Spezielle Munition zur Vermeidung von Abprallern
Was aber, wenn weit und breit kein Grün in Sicht ist?
In solchen Fällen verwende die Polizei spezielle Munition, die beim Aufprall auf hartem Untergrund zerstäubt.
«Befindet sich ein kranker Fuchs beispielsweise in einer Parkgarage, können wir nicht mit normaler Munition auf ihn schiessen. Das wäre wegen der möglichen Abpraller zu gefährlich», erklärt Baumann.
Luzern und Dübendorf: Wenig Abschüsse im Wohngebiet
Andere Städte und Kantone geben sich zurückhaltender, was die Abschüsse im Wohngebiet anbelangt.

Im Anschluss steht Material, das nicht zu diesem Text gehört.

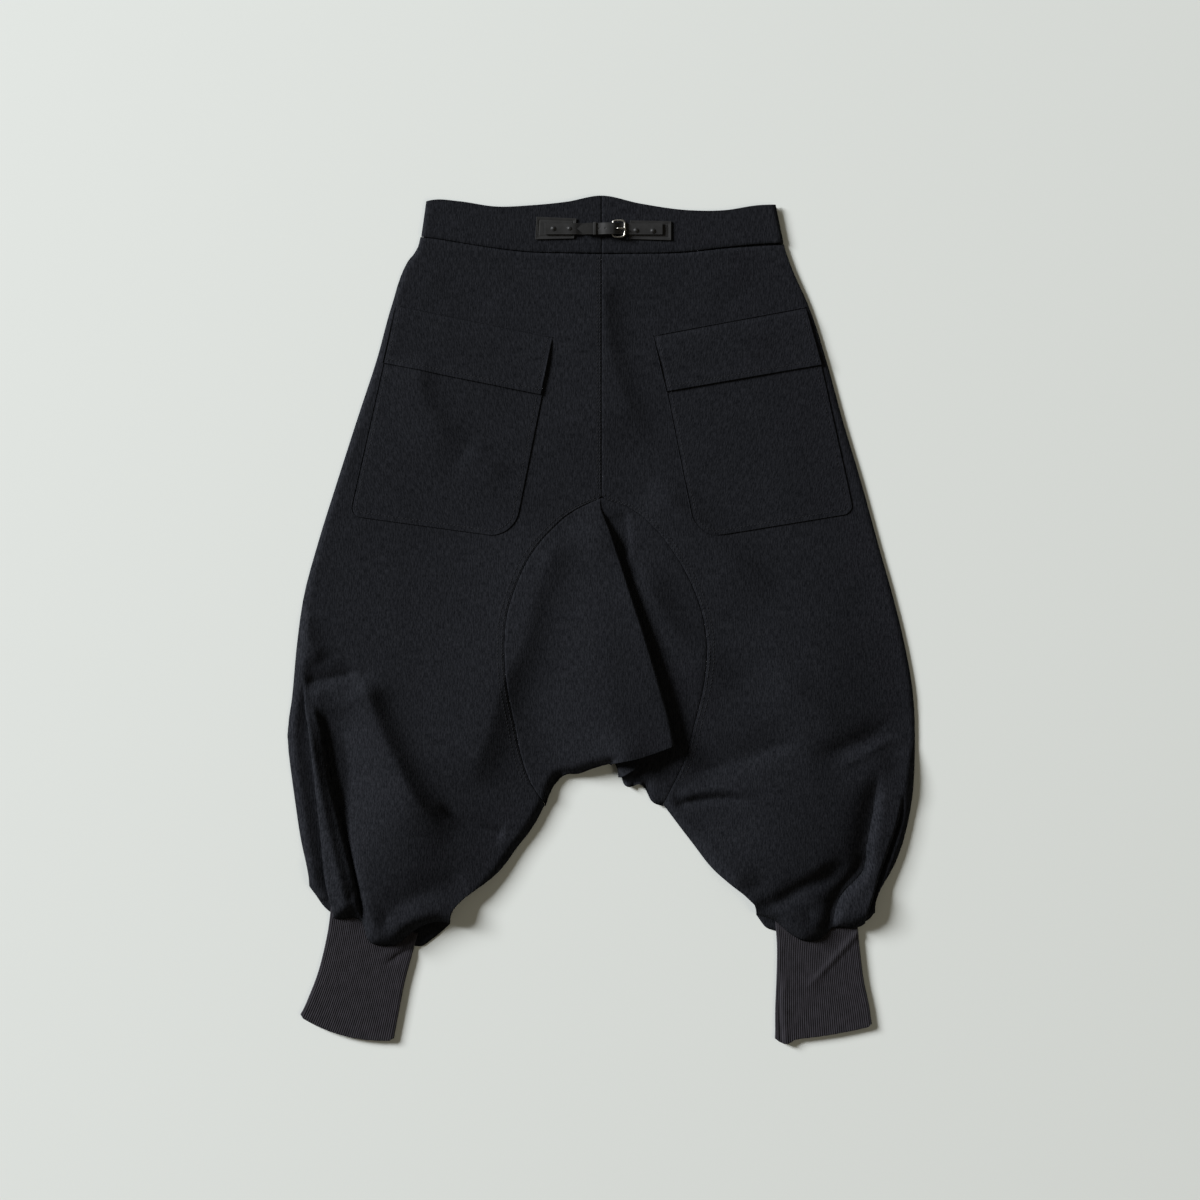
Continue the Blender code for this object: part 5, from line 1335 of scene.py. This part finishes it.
def stitch_paths(side):
    """Plan lines of the topstitching on one half of the back, with the piece that each is sewn to."""
    outward = OUTWARD[side]
    lines = [(offset_path(patch_rim(patches[side]), PATCH_STITCH * outward), host + side)
             for patches, host in ((POCKETS, "patch_pocket_"), (FLAPS, "pocket_flap_"))]
    y = np.linspace(APEX_Y + 6.0, CROTCH_Y + 25.0, 160)
    for gap in GUSSET_STITCHES:
        lines.append((np.column_stack([seam_x(side, y) + outward * gap, y]), "back_panel_" + side))
    y = np.linspace(WAIST_SEAM_Y - 4.0, APEX_Y + 8.0, 120)
    if side == "left":
        for gap in CENTRE_STITCHES:
            lines.append((np.column_stack([seam_x("left", APEX_Y) - gap + 0 * y, y]), "back_panel_left"))
    return lines


def stitches(name, lines, cloth, material):
    """Rows of small thread stitches that lie on the pieces they are sewn to."""
    depsgraph = bpy.context.evaluated_depsgraph_get()
    trees = {}
    bm = bmesh.new()
    pitch = cloth.stitch_length / MM + STITCH_GAP
    for path, host in lines:
        if host not in trees:
            trees[host] = BVHTree.FromObject(bpy.data.objects[host], depsgraph)
        run = run_along(path)
        for at in np.arange(0.5 * pitch, run[-1], pitch):
            here, ahead = (Vector((*(np.interp(where, run, path[:, i]) for i in (0, 1)), ABOVE)) * MM
                           for where in (at, at + 1))
            spot, normal, _, _ = trees[host].ray_cast(here, Vector((0.0, 0.0, -1.0)))
            if spot is None or (ahead - here).length < 1e-9:
                continue
            along = (ahead - here).normalized()
            along = (along - normal * along.dot(normal)).normalized()
            axes = (along * 0.5 * cloth.stitch_length, normal.cross(along) * STITCH_HALF[0] * MM,
                    normal * STITCH_HALF[1] * MM)
            place = Matrix.Translation(spot + normal * STITCH_RISE * MM) @ Matrix(axes).transposed().to_4x4()
            bmesh.ops.create_uvsphere(bm, u_segments=6, v_segments=4, radius=1.0, matrix=place)
    bmesh.ops.recalc_face_normals(bm, faces=bm.faces)
    return dress(piece_object(name, bm, material), "cloth")


# ---------------------------------------------------------------- flat sizes

def cut_sheet(item, layers=1):
    """Work out the flat size and area that a piece's cloth is cut to, from its grain map; they are not kept
    or shown.
    """
    bm = bmesh.new()
    bm.from_mesh(item.data)
    layer = bm.loops.layers.uv["grain"]
    places = np.array([loop[layer].uv[:] for face in bm.faces for loop in face.loops])
    area = 0.0
    for face in bm.faces:
        spots = [loop[layer].uv for loop in face.loops]
        area += 0.5 * abs(sum(a.cross(b) for a, b in zip(spots, spots[1:] + spots[:1])))
    bm.free()
    width, length = places.max(axis=0) - places.min(axis=0)
    width = width * layers
    return item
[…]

Zwar komme es hin und wieder vor, dass Füchse eingefangen und danach mit einem Fangschuss erlegt werden, sagt Christian Hüsler. Er ist Fachbereichsleiter Jagd und Wildhüter beim Kanton Luzern.
Dies sei dann der Fall, wenn es zu grossen Konflikten mit der Bevölkerung komme.

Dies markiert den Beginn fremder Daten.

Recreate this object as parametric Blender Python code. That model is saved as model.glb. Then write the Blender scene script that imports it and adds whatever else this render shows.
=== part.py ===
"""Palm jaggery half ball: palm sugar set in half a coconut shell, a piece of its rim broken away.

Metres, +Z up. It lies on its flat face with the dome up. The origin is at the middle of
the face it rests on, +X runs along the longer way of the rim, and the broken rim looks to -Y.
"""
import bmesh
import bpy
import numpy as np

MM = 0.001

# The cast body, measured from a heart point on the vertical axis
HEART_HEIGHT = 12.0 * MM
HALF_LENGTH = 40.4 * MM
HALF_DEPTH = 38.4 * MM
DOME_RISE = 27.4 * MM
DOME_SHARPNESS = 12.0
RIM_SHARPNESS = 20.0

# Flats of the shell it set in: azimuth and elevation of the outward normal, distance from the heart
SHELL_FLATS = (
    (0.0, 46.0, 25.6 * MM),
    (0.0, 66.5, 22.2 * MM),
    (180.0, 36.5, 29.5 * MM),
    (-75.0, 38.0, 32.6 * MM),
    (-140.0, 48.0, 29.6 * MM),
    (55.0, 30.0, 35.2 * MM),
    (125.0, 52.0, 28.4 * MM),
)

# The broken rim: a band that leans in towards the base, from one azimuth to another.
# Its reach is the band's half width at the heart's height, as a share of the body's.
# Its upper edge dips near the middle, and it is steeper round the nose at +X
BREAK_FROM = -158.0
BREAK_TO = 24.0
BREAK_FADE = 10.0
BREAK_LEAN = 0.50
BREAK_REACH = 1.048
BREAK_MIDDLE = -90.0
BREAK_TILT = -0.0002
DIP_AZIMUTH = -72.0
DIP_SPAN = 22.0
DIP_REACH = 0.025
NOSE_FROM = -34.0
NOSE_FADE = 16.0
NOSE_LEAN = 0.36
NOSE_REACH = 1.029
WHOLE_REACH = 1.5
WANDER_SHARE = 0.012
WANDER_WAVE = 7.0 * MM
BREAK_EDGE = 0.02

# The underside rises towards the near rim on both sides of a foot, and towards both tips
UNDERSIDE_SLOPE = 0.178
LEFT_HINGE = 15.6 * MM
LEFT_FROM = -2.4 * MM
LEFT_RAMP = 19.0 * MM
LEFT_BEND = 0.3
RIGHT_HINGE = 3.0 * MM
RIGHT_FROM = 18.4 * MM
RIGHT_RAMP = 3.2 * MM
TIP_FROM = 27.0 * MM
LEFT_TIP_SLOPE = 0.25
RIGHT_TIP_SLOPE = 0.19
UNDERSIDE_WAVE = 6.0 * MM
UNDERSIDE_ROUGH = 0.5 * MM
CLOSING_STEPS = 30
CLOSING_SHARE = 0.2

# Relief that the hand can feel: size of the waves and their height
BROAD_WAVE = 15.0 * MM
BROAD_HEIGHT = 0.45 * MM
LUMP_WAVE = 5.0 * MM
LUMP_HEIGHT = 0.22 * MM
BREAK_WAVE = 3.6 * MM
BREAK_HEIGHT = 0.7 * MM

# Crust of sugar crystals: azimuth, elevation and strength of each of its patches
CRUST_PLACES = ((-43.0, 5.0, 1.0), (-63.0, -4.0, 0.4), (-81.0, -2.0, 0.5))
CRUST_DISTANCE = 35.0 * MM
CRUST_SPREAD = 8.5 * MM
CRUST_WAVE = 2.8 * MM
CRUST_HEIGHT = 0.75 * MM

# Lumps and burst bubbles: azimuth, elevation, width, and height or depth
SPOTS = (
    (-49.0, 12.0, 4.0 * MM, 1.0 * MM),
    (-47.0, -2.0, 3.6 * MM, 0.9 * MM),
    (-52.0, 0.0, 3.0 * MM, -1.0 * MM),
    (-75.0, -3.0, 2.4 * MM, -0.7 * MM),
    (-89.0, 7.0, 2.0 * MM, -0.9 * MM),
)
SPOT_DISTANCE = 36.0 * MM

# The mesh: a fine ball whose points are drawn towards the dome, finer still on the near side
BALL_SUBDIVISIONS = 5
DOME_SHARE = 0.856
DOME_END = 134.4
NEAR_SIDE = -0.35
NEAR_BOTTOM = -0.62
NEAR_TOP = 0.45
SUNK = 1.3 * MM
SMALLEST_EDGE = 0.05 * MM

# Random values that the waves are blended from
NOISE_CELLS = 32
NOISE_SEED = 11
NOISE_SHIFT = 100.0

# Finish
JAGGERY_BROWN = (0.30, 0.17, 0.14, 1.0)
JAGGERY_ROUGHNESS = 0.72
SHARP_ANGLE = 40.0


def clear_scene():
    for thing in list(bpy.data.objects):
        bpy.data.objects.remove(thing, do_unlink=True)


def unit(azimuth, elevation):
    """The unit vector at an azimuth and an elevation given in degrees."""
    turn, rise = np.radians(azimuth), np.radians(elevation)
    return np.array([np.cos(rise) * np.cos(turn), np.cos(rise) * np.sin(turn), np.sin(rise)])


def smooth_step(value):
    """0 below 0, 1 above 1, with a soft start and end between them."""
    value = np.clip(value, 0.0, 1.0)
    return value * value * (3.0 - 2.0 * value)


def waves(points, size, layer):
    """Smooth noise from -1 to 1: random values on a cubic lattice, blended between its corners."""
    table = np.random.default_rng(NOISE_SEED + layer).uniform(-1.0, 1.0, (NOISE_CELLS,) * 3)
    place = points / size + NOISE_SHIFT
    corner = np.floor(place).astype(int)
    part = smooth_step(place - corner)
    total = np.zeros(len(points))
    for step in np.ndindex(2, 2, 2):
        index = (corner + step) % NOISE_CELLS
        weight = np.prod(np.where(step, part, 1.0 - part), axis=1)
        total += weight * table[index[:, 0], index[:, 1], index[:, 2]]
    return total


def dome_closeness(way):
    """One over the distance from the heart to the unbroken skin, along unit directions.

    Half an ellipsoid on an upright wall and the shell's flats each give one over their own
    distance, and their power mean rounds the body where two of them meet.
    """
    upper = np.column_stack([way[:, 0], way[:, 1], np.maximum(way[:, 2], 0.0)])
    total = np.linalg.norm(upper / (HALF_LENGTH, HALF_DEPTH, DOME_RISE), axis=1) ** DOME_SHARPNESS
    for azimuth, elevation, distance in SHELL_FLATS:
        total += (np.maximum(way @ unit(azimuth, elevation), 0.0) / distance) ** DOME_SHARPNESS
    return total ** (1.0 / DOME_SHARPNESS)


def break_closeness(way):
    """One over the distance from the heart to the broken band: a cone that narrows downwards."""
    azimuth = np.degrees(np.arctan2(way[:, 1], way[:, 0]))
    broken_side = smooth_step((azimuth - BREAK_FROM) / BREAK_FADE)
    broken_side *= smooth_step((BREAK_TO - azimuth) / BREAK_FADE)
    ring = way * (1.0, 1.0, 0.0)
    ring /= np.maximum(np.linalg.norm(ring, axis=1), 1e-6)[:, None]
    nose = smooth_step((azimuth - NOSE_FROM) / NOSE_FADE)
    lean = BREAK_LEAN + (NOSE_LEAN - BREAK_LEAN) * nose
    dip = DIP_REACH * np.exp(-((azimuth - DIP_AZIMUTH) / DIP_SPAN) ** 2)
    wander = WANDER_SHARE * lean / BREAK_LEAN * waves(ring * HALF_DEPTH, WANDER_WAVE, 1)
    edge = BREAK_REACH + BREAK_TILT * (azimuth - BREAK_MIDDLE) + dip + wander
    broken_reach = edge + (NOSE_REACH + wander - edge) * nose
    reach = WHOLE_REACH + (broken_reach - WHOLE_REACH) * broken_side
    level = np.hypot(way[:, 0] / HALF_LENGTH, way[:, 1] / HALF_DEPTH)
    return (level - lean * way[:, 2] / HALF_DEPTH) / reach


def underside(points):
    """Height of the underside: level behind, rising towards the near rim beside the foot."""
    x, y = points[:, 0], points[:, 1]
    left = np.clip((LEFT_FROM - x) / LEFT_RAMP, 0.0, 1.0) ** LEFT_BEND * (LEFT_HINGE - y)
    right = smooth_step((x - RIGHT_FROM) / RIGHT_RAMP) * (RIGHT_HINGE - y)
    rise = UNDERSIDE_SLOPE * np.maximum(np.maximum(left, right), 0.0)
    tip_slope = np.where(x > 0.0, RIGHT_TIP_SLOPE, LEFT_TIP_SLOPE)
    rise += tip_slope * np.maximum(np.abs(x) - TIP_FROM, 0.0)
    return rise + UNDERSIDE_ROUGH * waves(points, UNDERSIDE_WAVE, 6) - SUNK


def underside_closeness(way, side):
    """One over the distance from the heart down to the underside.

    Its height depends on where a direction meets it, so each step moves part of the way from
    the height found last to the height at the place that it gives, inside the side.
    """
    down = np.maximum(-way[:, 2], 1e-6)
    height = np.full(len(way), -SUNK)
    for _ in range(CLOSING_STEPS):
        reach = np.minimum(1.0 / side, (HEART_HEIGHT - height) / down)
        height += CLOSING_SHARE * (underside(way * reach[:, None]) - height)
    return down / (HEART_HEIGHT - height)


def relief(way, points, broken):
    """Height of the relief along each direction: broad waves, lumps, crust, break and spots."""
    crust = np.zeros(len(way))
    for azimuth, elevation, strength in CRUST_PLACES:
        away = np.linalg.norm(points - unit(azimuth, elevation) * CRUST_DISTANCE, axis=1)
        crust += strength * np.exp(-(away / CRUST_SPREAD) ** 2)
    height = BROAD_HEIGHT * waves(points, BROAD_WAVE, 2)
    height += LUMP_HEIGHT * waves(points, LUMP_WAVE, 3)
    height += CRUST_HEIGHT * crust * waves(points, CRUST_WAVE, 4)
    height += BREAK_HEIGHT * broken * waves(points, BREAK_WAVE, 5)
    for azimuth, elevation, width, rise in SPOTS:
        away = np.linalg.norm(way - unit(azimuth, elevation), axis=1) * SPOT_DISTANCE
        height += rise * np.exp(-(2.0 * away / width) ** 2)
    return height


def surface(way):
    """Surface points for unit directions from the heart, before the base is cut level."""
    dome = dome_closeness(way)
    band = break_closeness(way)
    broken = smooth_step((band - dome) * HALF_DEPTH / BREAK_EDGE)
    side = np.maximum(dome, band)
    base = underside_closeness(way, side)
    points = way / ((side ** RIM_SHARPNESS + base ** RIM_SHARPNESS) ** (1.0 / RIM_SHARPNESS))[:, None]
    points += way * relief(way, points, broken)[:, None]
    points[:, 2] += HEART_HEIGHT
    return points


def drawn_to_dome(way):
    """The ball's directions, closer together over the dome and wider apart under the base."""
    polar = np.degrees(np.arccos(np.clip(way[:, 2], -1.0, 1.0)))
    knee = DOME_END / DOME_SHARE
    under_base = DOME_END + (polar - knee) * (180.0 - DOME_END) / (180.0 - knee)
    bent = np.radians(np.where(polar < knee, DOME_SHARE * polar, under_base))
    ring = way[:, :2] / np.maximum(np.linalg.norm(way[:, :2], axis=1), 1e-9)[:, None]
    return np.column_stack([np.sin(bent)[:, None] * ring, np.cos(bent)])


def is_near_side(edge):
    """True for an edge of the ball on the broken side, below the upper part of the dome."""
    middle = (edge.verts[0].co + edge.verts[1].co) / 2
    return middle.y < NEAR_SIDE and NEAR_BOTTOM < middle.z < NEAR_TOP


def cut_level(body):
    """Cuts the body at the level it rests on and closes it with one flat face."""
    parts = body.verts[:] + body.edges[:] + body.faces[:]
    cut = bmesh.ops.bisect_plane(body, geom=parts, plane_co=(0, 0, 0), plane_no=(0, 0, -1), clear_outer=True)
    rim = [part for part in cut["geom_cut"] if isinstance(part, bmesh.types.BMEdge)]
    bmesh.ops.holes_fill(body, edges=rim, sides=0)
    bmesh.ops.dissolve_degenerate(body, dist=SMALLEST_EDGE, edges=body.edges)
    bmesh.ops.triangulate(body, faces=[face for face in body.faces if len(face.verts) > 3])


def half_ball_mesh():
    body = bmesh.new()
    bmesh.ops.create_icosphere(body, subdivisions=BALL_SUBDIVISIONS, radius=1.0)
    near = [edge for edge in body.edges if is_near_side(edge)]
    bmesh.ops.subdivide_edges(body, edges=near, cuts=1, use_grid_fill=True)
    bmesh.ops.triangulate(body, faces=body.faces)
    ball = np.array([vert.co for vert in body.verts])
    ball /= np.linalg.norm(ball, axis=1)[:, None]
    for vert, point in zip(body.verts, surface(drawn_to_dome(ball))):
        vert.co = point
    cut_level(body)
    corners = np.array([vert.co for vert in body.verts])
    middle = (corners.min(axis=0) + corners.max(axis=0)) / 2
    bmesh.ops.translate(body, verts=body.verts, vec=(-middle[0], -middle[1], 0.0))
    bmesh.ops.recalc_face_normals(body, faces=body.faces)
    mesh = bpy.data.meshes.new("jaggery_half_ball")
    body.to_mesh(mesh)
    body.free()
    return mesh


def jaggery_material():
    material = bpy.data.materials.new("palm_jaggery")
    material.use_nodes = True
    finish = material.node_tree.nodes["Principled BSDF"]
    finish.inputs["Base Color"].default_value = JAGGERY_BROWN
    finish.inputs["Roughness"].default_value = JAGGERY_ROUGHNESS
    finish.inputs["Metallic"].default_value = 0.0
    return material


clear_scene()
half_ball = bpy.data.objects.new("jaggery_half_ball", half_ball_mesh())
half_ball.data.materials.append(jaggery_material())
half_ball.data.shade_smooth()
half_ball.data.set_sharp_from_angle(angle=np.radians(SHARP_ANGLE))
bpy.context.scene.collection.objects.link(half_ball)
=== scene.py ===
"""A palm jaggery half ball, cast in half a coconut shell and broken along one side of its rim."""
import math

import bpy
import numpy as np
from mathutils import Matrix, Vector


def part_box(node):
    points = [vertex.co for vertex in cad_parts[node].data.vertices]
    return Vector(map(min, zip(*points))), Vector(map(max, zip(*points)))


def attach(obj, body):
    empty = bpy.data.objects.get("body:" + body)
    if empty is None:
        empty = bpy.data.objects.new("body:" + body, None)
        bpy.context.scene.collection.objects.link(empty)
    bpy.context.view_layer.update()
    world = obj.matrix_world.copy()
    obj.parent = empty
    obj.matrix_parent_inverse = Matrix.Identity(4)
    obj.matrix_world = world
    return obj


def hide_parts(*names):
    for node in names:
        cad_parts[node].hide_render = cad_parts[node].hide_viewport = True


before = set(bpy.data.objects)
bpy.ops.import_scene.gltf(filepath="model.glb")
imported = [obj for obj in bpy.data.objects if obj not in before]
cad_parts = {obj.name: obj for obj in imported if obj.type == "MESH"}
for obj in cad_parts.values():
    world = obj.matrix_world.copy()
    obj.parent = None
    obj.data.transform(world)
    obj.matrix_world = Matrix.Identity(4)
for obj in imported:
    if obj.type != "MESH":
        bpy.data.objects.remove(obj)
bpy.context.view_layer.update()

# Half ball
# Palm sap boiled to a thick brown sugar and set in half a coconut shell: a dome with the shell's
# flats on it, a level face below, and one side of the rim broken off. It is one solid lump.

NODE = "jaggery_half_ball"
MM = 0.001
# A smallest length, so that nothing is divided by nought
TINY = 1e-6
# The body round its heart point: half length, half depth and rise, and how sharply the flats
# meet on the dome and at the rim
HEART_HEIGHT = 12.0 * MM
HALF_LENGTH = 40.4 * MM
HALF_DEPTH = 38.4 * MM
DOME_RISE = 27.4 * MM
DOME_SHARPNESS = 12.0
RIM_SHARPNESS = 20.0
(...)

Direkt im Siedlungsraum geschossen würden Füchse aber kaum – «wegen der Störung und Gefährdung von Drittpersonen oder Infrastrukturen.»
In Dübendorf würden die Füchse meist am Stadtrand erlegt, sagt Rico Roffler. «Abschüsse unmittelbar im Wohngebiet finden nur bei Tieren statt, die nicht mehr fluchtfähig sind aufgrund von Verletzung oder Krankheit.»
Der Mensch muss sich ändern, nicht der Fuchs
Die Fachleute sind sich einig: In den meisten Fällen beruhen Konflikte mit Füchsen im Siedlungsraum auf Fehlverhalten der Bevölkerung.
Durch unerlaubte Fütterungen, frühzeitig herausgestellte Abfallsäcke oder Essensreste auf dem Kompost verlieren die Tiere ihre natürliche Scheu vor dem Menschen. Sie lernen, dass es bei ihm etwas zu holen gibt – wodurch Konflikte vorprogrammiert sind.
Für Christian Hüsler ist klar: «In solchen Fällen muss das Fehlverhalten der Bevölkerung korrigiert und nicht der Fuchs gefangen werden. Ansonsten wird der Konflikt nicht nachhaltig gelöst.»